At the end of the night, a number of national delegates depending on state size are divided amongst the leading candidates in proportion to the votes they receive.

Iowa Democratic Party officials also stated that the delay in results was due to new party rules requiring caucus leaders to report three sets of numbers to party headquarters rather than just the delegate totals.

The new rules come after the extremely tight race between Sanders and former Secretary of State Hillary Clinton in 2016, after which The Des Moines Register urged the Democratic National Committee to require caucuses to track the exact numbers of how many people supported each candidate. 

This year, the Iowa Democratic Party revised its caucus rules to allow early check-in and to facilitate data collection. According to a statement released by Nevada State Democratic Party chair William McCurdy II, Nevada will not be using the same voting app Iowa used for their caucus on Feb. 22. 

For the first time, satellite caucuses for Iowans were held across the country and in three locations abroad: Paris; Glasgow, Scotland and Tbilisi, Georgia. 

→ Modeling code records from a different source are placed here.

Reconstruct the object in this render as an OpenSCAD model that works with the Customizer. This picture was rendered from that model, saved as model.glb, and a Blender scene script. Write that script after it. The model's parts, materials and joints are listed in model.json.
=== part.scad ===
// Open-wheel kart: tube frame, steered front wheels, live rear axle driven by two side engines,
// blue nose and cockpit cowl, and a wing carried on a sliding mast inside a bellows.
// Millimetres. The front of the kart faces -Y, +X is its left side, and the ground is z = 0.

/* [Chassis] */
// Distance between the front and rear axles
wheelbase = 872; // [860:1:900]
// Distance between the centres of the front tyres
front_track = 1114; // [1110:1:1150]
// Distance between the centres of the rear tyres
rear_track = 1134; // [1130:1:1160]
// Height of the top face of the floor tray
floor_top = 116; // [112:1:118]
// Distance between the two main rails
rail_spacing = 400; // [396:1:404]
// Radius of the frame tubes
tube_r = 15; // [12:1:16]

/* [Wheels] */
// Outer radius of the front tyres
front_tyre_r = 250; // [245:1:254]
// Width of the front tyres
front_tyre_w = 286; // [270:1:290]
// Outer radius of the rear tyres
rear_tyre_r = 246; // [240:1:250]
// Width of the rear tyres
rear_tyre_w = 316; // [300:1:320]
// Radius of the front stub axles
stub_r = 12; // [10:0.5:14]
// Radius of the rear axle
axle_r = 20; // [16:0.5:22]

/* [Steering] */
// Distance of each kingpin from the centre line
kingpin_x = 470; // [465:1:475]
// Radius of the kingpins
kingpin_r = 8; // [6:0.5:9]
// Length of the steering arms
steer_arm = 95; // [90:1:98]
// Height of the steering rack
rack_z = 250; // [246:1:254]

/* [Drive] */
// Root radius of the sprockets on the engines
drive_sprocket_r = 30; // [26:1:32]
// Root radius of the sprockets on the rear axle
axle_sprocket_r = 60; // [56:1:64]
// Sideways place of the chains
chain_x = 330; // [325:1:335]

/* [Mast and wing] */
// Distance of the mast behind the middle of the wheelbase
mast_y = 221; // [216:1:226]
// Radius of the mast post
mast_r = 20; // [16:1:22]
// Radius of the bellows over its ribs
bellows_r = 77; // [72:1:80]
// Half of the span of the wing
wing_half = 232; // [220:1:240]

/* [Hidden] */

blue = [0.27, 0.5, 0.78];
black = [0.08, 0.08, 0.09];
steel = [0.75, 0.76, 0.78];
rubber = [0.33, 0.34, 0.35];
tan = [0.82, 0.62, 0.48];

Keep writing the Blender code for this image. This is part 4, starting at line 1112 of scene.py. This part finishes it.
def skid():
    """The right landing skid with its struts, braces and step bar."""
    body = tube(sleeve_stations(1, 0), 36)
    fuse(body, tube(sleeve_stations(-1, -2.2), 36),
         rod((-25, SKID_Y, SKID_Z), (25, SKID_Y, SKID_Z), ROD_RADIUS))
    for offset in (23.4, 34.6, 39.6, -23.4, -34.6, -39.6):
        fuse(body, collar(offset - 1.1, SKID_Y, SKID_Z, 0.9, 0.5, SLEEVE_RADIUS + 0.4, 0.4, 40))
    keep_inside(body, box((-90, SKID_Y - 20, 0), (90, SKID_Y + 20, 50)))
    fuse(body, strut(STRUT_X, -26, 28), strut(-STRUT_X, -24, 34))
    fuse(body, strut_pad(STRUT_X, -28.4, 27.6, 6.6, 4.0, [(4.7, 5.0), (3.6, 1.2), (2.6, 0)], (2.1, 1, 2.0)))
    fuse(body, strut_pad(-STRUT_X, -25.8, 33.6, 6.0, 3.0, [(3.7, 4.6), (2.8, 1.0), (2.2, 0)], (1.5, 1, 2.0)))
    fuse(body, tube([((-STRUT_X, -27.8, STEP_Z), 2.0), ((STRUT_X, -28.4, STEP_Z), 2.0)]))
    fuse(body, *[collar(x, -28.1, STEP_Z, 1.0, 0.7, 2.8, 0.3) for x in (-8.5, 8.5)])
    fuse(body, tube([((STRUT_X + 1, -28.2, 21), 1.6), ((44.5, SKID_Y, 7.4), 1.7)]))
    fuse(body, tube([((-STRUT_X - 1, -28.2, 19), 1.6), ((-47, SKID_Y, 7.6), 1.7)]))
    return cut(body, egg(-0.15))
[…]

In response to the voting app delay, Democratic presidential candidate Michael Bloomberg, who missed the filing deadline for the Iowa caucus, authorized his campaign to double his spending on television commercials and to increase his campaign staff to more than 2,000 people. 

Other Democratic presidential candidates have filled their schedules with campaign events in New Hampshire. 

California will hold its state primary along with 13 other states and American Samoa on March 3, also known as Super Tuesday. These states will be awarded about 40 percent of all pledged Democratic delegates. 

Democratic candidates still in the race include Sen. Michael Bennet, Biden, Bloomberg, Buttigieg, Rep. Tulsi Gabbard, Sen. Amy Klobuchar, former Massachusetts governor Deval Patrick, Sanders, Tom Steyer, Warren and Andrew Yang. 

Republican candidates still in the race include Trump, Weld and Walsh.